Italian black metallers Kasserreich’s second full-length ‘Ravencrowned’ opens with a tense cinematic intro full of orchestral swoops and clanking percussion, sounding like something you might expect to find lurking on a latter-day Septic Flesh album and conjuring up images of some ancient war machine gearing up for battle. The listener is then dumped slightly incongruously into a maelstrom of raw and earthy riffs with a distinctly Finnish feel to them, and as the album continues it becomes harder and harder to accept that Horna/Behexen axeman Shatraug isn’t involved somewhere along the line. ‘Dreamfall (Pure, Tortured Heart)’ offers a sustained downpour of chaotic, surging riffs, the tempo ebbing and flowing as the palette shifts between warm-and-brooding and bitingly cold. Half-formed shoots of shrill and forlorn melody struggle their way to the surface on occasion, before the sporadic galloping gives way to a tender yet leaden passage of Alcest-like shoegaze that drags the song to its close.
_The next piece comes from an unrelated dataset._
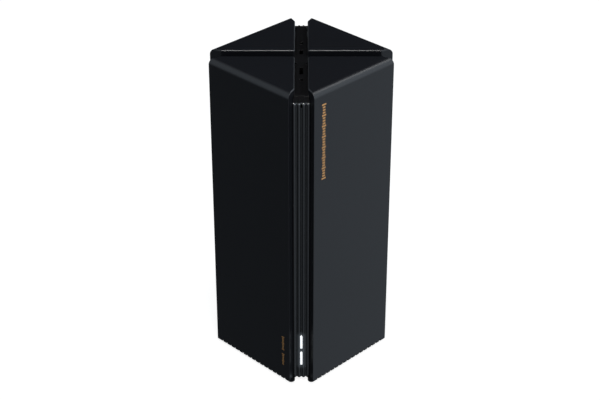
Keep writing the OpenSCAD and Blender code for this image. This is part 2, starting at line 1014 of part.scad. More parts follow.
module can_pad(at, size) {
    on_board(at[0], at[1], size[0], size[1], can_h + pad_gap, sink_gap - pad_gap);
}

// Soft pads between the cans and the front heatsink, and behind the board
module thermal_pads() {
    color(pad_blue) {
        can_pad(processor_at, processor_pad);
        can_pad(radio_5g_at, radio_pad);
        can_pad(radio_2g_at, radio_pad);
        span([rear_sink_x + pad_gap, -20, 80], [board_x - pad_gap, 12, 114]);
    }
}

// A base plate with upright fins, standing away from x = 0 in +X
module heatsink(fin_h) {
    pitch = (sink_y[1] - sink_y[0] - fin_t) / (sink_fins - 1);
    difference() {
        span([0, sink_y[0], sink_z[0]], [sink_base, sink_y[1], sink_z[1]]);
        for (hy = sink_hole_y, hz = sink_hole_z) bar_x(screw_r + thread_gap, -1, sink_base + 1, hy, hz);
    }
    for (i = [0:sink_fins - 1]) translate([0, sink_y[0] + i * pitch, 0])
        span([sink_base - lap, 0, sink_z[0] + fin_margin],
            [sink_base + fin_h, fin_t, sink_z[1] - fin_margin]);
}

module front_heatsink() {
    color(metal) translate([board_face + sink_gap, 0, 0]) heatsink(front_fin_h);
}

module rear_heatsink() {
    color(metal) translate([rear_sink_x, 0, 0]) mirror([1, 0, 0]) heatsink(rear_fin_h);
}

module heatsink_screws() {
    reach = board_face + sink_gap + 2 - (rear_sink_x - sink_base);
    color(metal) for (y = sink_hole_y, z = sink_hole_z) translate([rear_sink_x - sink_base - seat, y, z])
        rotate([0, 90, 0]) pan_screw(screw_r, pan_head_r, pan_head_h, reach);
}

// ---------- antennas ----------

// A flat antenna on the chassis wall, with a slit between its two arms
module antenna(quarter, len) {
    color(pcb_green) on_side(quarter) difference() {
        span([inside_d - antenna_t - antenna_gap, -antenna_w / 2, antenna_low],
            [inside_d - antenna_gap, antenna_w / 2, antenna_low + len]);
        span([inside_d - 2, -antenna_slit / 2, antenna_low + 5],
            [inside_d + 1, antenna_slit / 2, antenna_low + len - 7]);
    }
}

module antenna_5g_left() {
    antenna(-135, 24);
}

module antenna_2g_right() {
    antenna(-45, 32);
}

module antenna_2g_left() {
    antenna(135, 32);
}

module antenna_5g_right() {
    antenna(45, 24);
}

// A quarter bend of a round cable, from +X up to +Z about the origin
module cable_bend() {
    rotate([90, 0, 0]) rotate_extrude(angle = 90) translate([cable_bend_r, 0]) circle(cable_r);
}

// A cable that climbs from one point, runs level and drops onto another point.
// The straight lengths are a hair thicker than the bends and reach into them.
module cable_arch(from, to) {
    run = norm([to[0] - from[0], to[1] - from[1]]);
    turn = atan2(to[1] - from[1], to[0] - from[0]);
    bend_z = cable_level - cable_bend_r;
    thick = cable_r + 0.05;
    translate([from[0], from[1], 0]) rotate(turn) {
        translate([0, 0, from[2]]) cylinder(r = thick, h = bend_z + cable_lap - from[2]);
        translate([cable_bend_r, 0, bend_z]) mirror([1, 0, 0]) cable_bend();
        bar_x(thick, cable_bend_r - cable_lap, run - cable_bend_r + cable_lap, 0, cable_level);
        translate([run - cable_bend_r, 0, bend_z]) cable_bend();
        translate([run, 0, to[2]]) cylinder(r = thick, h = bend_z + cable_lap - to[2]);
    }
}

// From an antenna, up over the heatsinks and down to a plug on the board
module antenna_cable(quarter, side, y) {
    reach = inside_d - 1.55;
    mid_x = side > 0 ? board_face + plug_half + seat : board_x - plug_half - seat;
    start = [reach * cos(quarter), reach * sin(quarter), antenna_low + 12];
    cable_arch(start, [mid_x, y, antenna_plug_z + 0.8]);
    bar_x(plug_r, mid_x - plug_half, mid_x + plug_half, y, antenna_plug_z);
}

module antenna_cables() {
    color(sleeve) {
        antenna_cable(-135, -1, -antenna_plug_y);
        antenna_cable(-45, 1, -antenna_plug_y);
        antenna_cable(135, -1, antenna_plug_y);
        antenna_cable(45, 1, antenna_plug_y);
    }
}

front_left_panel();
front_right_panel();
rear_left_panel();
rear_right_panel();
chassis();
top_grille();
front_strip();
left_strip();
right_strip();
rear_strip();
io_plate();
base_plate();
foot_front();
foot_rear();
foot_left();
foot_right();
rating_label();
base_screws();
upper_light_guide();
lower_light_guide();
upper_led();
lower_led();
led_board();
led_board_screws();
led_ribbon_cable();
pairing_button();
pairing_switch_body();
pairing_switch_plunger();
reset_switch_body();
reset_switch_plunger();
main_board();
board_screws();
jack_1_shield();
jack_1_insert();
jack_1_contacts();
jack_2_shield();
jack_2_insert();
jack_2_contacts();
jack_3_shield();
jack_3_insert();
jack_3_contacts();
power_jack_body();
power_jack_pin();
processor_chip();
memory_chip();
radio_chip_5g();
radio_chip_2g();
processor_shield_can();
radio_5g_shield_can();
radio_2g_shield_can();
thermal_pads();
front_heatsink();
rear_heatsink();
heatsink_screws();
antenna_5g_left();
antenna_5g_right();
antenna_2g_left();
antenna_2g_right();
antenna_cables();
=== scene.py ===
"""Looks for the mesh wifi node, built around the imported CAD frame. Lengths are in metres.

The tower's lit front corner points to -Y. A panel's own frame has its flat side at +X, and a
corner strip's own frame has its corner at +X; both are turned into place about Z.
"""

import math

import bmesh
import bpy
from mathutils import Matrix, Vector


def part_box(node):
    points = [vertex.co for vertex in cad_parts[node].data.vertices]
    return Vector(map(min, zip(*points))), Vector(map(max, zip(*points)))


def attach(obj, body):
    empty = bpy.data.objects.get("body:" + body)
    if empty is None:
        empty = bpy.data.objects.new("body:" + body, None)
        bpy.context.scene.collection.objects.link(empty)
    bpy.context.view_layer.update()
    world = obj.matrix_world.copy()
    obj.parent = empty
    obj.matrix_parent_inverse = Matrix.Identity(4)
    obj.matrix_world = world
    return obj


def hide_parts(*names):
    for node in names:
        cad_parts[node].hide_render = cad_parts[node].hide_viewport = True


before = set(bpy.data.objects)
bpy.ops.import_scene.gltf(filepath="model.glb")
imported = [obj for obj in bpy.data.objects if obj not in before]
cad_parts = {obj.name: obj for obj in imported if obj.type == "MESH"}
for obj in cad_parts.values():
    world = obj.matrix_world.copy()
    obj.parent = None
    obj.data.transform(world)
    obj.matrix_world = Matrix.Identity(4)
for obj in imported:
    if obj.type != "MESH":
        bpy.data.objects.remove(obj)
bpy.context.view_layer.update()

MM = 0.001
MERGE = 0.002 * MM
ROOT2 = math.sqrt(2)
BODY = "tower"

# ---------- sizes read from the frame ----------

panel_low, panel_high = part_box("front_right_panel")
SHELL_LOW, SHELL_HIGH = panel_low.z, panel_high.z
SHELL_H = SHELL_HIGH - SHELL_LOW
GROOVE_V = panel_low.x
FLARE_END_U = panel_high.x
FACE_D = max(v.co.x - v.co.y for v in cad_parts["front_right_panel"].data.vertices) / ROOT2
FLARE_END_V = FACE_D * ROOT2 - FLARE_END_U
FLARE_U = 41.8 * MM
WALL = 2.2 * MM
INNER_D = FACE_D - WALL

# Roundings of the panels: top edge of a flat side, edge of a channel, foot, corner, rim of the
# top, inner apex and where the channel's wall meets its flare
TOP_R = 3.5 * MM
EDGE_R = 0.8 * MM
FOOT_R = 0.9 * MM
CORNER_R = 0.15 * MM
RIM_R = 0.4 * MM
APEX_R = 1 * MM
NEAR_R = 2 * MM
TOE_H = 0.7 * MM
TOE_EASE = 0.25 * MM
# The cutout for the socket plate: half its width, its back and its lower end
REAR_CUT_HALF = 12.7 * MM
REAR_CUT_BACK = 36.8 * MM
REAR_CUT_LOW = SHELL_LOW + 5.3 * MM
# How far a cutting shape runs past the surface that it opens
PAST = 1 * MM

strip_low, strip_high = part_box("front_strip")
STRIP_LOW, STRIP_TOP = strip_low.z, strip_high.z
# A strip's section: ridges, the plate that they stand on and the two webs behind it
RIB_COUNT = 4
RIB_R = 1.05 * MM
RIB_PITCH = 2.4 * MM
RIB_EASE, RIB_EASE_H = 0.25 * MM, 0.3 * MM
RIB_U = -strip_low.y - RIB_R
PLATE_FRONT_U = RIB_U - 0.15 * MM
PLATE_BACK_U = 41.2 * MM
WEB_BACK_U = 37 * MM
WEB_T = 1.2 * MM
PLAY = 0.2 * MM
WINDOW_R = 0.12 * MM
WINDOW_EASE = 0.06 * MM
SLOT_W, SLOT_H, SLOT_FROM_TOP = 1 * MM, 2.3 * MM, 0.8 * MM
STRIP_V = GROOVE_V - PLAY
FLARE_SLOPE = (FLARE_END_V - GROOVE_V) / (FLARE_END_U - FLARE_U)

REAR_STRIP_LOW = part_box("rear_strip")[0].z


# ---------- small mesh helpers ----------

def across(u, v):
    """A point given along a corner's diagonal and across it, in a panel's frame."""
    return Vector(((u + v) / ROOT2, (u - v) / ROOT2))


def clean(bm):
    """Merges points that coincide and removes the faces and edges that have no size."""
    bmesh.ops.remove_doubles(bm, verts=bm.verts, dist=MERGE)
    bmesh.ops.dissolve_degenerate(bm, edges=bm.edges, dist=MERGE)
    bmesh.ops.delete(bm, geom=[e for e in bm.edges if e.is_wire], context="EDGES")
    bmesh.ops.holes_fill(bm, edges=[e for e in bm.edges if e.is_boundary], sides=4)
    bmesh.ops.recalc_face_normals(bm, faces=bm.faces)


def new_object(name, bm, smooth_angle=30):
    """Makes an object from a bmesh, smooth except where faces meet at more than the angle."""
    clean(bm)
    mesh = bpy.data.meshes.new(name)
    bm.to_mesh(mesh)
    bm.free()
    shade(mesh, smooth_angle)
    obj = bpy.data.objects.new(name, mesh)
    bpy.context.scene.collection.objects.link(obj)
    return obj


def shade(mesh, angle):
    mesh.polygons.foreach_set("use_smooth", [True] * len(mesh.polygons))
    mesh.set_sharp_from_angle(angle=math.radians(angle))


def loft(rings):
    """A closed skin through rings of equally many points, with a flat cap at each end."""
    bm = bmesh.new()
    rows = [[bm.verts.new(p) for p in ring] for ring in rings]
    count = len(rows[0])
    for low, high in zip(rows, rows[1:]):
        for i in range(count):
            j = (i + 1) % count
            bm.faces.new((low[i], low[j], high[j], high[i]))
    bm.faces.new(rows[0][::-1])
    bm.faces.new(rows[-1])
    return bm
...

‘Veleno’ meanwhile reminds greatly of Sargeist , its stirring, sorrowful riffs grinding against one another as the crude and dirty chaos of old Behexen rages in the background. ‘Lunes ov Judgement’ adds a just hint of early Drudkh’s brooding atmosphere to the mix, bringing in ominous, slow-building clean chord progressions that will be instantly familiar to fans of Forgotten Tomb, every last hint of warmth then suddenly stripped away as the song plunges into depressive passages of freezing, Mourning Dawn-like dread. ‘Cobra Legion Arose’ sustains the sudden drop in temperature, depositing the listener firmly in Transilvanian Hunger territory whilst retaining a hint of the disorientated, mad-with-grief feel of Sorrow Galaxies-era Mutiilation. This winding melodic style is even more pronounced on ‘Den Verkschythend’, but here just a hint of Primordial’s marching, epic style fills in the gaps.

‘Ravencrowned’ sounds Finnish first and foremost however, but whilst it’s certainly not lacking in primal atmosphere it doesn’t quite reach the high watermark attained by the pioneers of that scene. The production strikes a good balance between clarity and rawness, whilst the vocals are convincingly coarse yet unobtrusive. The songwriting is free-flowing and rousing, if sometimes a little long-winded, and at 58 minutes the album does rather outstay its welcome. That said, if Shatraug and co’s prodigious output still isn’t enough to satiate you, then this just might keep you going until that next inevitable Horna split.